• **Directive**
Your task is to extract every line from the material below exactly.

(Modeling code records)
■ ■ ■

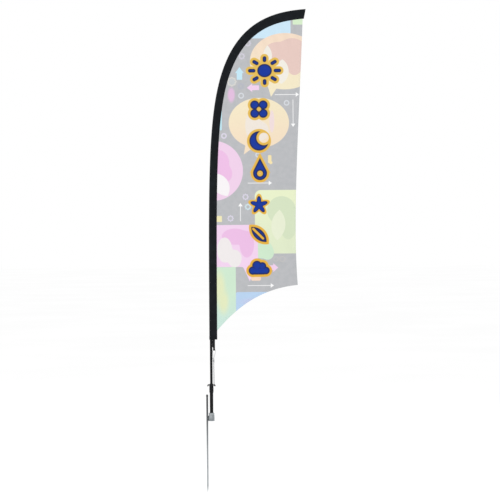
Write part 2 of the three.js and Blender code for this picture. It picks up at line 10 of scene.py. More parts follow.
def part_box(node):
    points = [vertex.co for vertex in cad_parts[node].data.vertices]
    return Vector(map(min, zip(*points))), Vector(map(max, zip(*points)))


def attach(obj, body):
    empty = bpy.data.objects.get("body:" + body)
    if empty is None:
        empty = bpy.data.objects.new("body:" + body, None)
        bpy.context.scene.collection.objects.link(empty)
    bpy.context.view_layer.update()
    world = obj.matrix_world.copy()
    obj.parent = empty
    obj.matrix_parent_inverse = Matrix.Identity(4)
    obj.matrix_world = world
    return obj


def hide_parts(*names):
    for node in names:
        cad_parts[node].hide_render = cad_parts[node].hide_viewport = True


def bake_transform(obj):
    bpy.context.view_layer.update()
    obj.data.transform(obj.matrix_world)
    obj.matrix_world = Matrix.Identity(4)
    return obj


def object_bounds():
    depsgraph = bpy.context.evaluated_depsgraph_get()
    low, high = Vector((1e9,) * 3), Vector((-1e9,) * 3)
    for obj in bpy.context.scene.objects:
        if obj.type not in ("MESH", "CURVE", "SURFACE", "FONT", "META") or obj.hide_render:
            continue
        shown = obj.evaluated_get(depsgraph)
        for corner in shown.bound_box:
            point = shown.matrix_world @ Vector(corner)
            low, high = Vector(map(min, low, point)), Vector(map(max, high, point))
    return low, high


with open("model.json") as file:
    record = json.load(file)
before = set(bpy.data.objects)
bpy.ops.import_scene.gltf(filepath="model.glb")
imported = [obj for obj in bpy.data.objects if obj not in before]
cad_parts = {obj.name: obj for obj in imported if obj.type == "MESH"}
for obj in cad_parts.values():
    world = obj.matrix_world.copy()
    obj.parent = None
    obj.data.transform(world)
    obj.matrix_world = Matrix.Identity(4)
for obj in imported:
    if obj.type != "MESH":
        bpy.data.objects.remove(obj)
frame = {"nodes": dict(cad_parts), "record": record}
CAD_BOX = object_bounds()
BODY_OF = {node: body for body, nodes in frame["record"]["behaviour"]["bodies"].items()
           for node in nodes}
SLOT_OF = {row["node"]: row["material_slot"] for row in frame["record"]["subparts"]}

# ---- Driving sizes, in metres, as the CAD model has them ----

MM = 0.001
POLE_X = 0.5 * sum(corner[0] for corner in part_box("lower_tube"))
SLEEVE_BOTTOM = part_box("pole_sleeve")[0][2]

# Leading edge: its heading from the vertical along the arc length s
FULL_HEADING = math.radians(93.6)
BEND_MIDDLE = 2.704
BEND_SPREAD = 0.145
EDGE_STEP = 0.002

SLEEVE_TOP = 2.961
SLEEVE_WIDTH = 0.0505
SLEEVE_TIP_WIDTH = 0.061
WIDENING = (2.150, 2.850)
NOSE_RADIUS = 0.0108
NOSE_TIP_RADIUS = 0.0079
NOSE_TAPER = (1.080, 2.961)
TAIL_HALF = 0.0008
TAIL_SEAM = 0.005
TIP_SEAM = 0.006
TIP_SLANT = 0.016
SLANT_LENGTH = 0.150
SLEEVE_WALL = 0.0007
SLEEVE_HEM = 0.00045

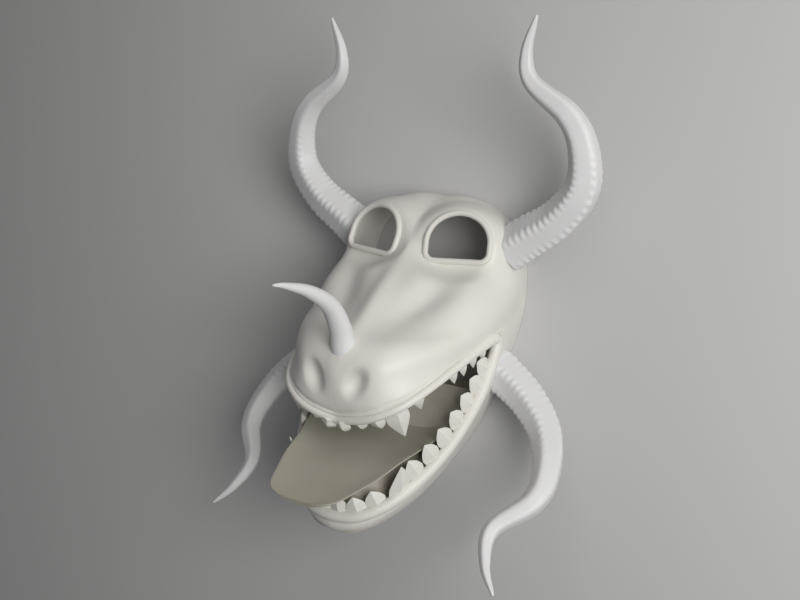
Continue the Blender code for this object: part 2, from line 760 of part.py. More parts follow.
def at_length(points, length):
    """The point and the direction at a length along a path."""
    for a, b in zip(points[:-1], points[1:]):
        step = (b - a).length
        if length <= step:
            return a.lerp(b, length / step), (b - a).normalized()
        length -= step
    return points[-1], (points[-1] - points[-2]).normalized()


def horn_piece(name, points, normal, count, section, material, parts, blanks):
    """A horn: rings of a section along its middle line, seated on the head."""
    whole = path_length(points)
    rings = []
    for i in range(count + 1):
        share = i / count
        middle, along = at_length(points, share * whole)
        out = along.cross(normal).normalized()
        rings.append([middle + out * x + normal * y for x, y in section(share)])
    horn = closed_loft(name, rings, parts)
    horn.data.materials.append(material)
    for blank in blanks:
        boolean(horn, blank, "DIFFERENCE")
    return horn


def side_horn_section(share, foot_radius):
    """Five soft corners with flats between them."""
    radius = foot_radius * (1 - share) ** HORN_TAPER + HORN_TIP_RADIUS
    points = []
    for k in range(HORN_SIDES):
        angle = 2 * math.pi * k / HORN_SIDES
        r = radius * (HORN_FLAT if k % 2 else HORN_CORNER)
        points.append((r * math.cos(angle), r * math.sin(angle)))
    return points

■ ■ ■

• **Result**
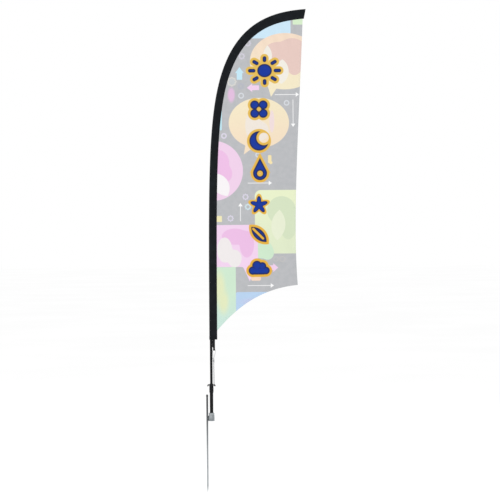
Write part 2 of the three.js and Blender code for this picture. It picks up at line 10 of scene.py. More parts follow.
def part_box(node):
    points = [vertex.co for vertex in cad_parts[node].data.vertices]
    return Vector(map(min, zip(*points))), Vector(map(max, zip(*points)))


def attach(obj, body):
    empty = bpy.data.objects.get("body:" + body)
    if empty is None:
        empty = bpy.data.objects.new("body:" + body, None)
        bpy.context.scene.collection.objects.link(empty)
    bpy.context.view_layer.update()
    world = obj.matrix_world.copy()
    obj.parent = empty
    obj.matrix_parent_inverse = Matrix.Identity(4)
    obj.matrix_world = world
    return obj


def hide_parts(*names):
    for node in names:
        cad_parts[node].hide_render = cad_parts[node].hide_viewport = True


def bake_transform(obj):
    bpy.context.view_layer.update()
    obj.data.transform(obj.matrix_world)
    obj.matrix_world = Matrix.Identity(4)
    return obj


def object_bounds():
    depsgraph = bpy.context.evaluated_depsgraph_get()
    low, high = Vector((1e9,) * 3), Vector((-1e9,) * 3)
    for obj in bpy.context.scene.objects:
        if obj.type not in ("MESH", "CURVE", "SURFACE", "FONT", "META") or obj.hide_render:
            continue
        shown = obj.evaluated_get(depsgraph)
        for corner in shown.bound_box:
            point = shown.matrix_world @ Vector(corner)
            low, high = Vector(map(min, low, point)), Vector(map(max, high, point))
    return low, high


with open("model.json") as file:
    record = json.load(file)
before = set(bpy.data.objects)
bpy.ops.import_scene.gltf(filepath="model.glb")
imported = [obj for obj in bpy.data.objects if obj not in before]
cad_parts = {obj.name: obj for obj in imported if obj.type == "MESH"}
for obj in cad_parts.values():
    world = obj.matrix_world.copy()
    obj.parent = None
    obj.data.transform(world)
    obj.matrix_world = Matrix.Identity(4)
for obj in imported:
    if obj.type != "MESH":
        bpy.data.objects.remove(obj)
frame = {"nodes": dict(cad_parts), "record": record}
CAD_BOX = object_bounds()
BODY_OF = {node: body for body, nodes in frame["record"]["behaviour"]["bodies"].items()
           for node in nodes}
SLOT_OF = {row["node"]: row["material_slot"] for row in frame["record"]["subparts"]}

# ---- Driving sizes, in metres, as the CAD model has them ----

MM = 0.001
POLE_X = 0.5 * sum(corner[0] for corner in part_box("lower_tube"))
SLEEVE_BOTTOM = part_box("pole_sleeve")[0][2]

# Leading edge: its heading from the vertical along the arc length s
FULL_HEADING = math.radians(93.6)
BEND_MIDDLE = 2.704
BEND_SPREAD = 0.145
EDGE_STEP = 0.002

SLEEVE_TOP = 2.961
SLEEVE_WIDTH = 0.0505
SLEEVE_TIP_WIDTH = 0.061
WIDENING = (2.150, 2.850)
NOSE_RADIUS = 0.0108
NOSE_TIP_RADIUS = 0.0079
NOSE_TAPER = (1.080, 2.961)
TAIL_HALF = 0.0008
TAIL_SEAM = 0.005
TIP_SEAM = 0.006
TIP_SLANT = 0.016
SLANT_LENGTH = 0.150
SLEEVE_WALL = 0.0007
SLEEVE_HEM = 0.00045

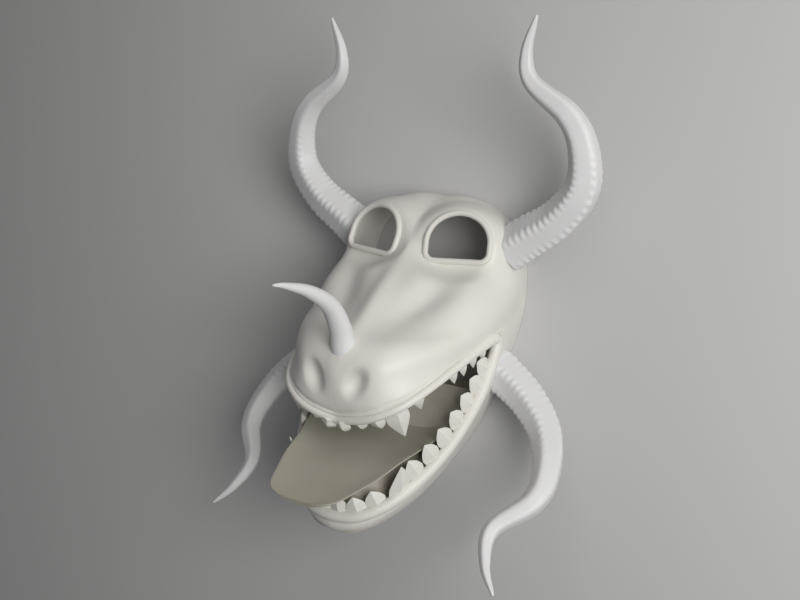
Continue the Blender code for this object: part 2, from line 760 of part.py. More parts follow.
def at_length(points, length):
    """The point and the direction at a length along a path."""
    for a, b in zip(points[:-1], points[1:]):
        step = (b - a).length
        if length <= step:
            return a.lerp(b, length / step), (b - a).normalized()
        length -= step
    return points[-1], (points[-1] - points[-2]).normalized()


def horn_piece(name, points, normal, count, section, material, parts, blanks):
    """A horn: rings of a section along its middle line, seated on the head."""
    whole = path_length(points)
    rings = []
    for i in range(count + 1):
        share = i / count
        middle, along = at_length(points, share * whole)
        out = along.cross(normal).normalized()
        rings.append([middle + out * x + normal * y for x, y in section(share)])
    horn = closed_loft(name, rings, parts)
    horn.data.materials.append(material)
    for blank in blanks:
        boolean(horn, blank, "DIFFERENCE")
    return horn


def side_horn_section(share, foot_radius):
    """Five soft corners with flats between them."""
    radius = foot_radius * (1 - share) ** HORN_TAPER + HORN_TIP_RADIUS
    points = []
    for k in range(HORN_SIDES):
        angle = 2 * math.pi * k / HORN_SIDES
        r = radius * (HORN_FLAT if k % 2 else HORN_CORNER)
        points.append((r * math.cos(angle), r * math.sin(angle)))
    return points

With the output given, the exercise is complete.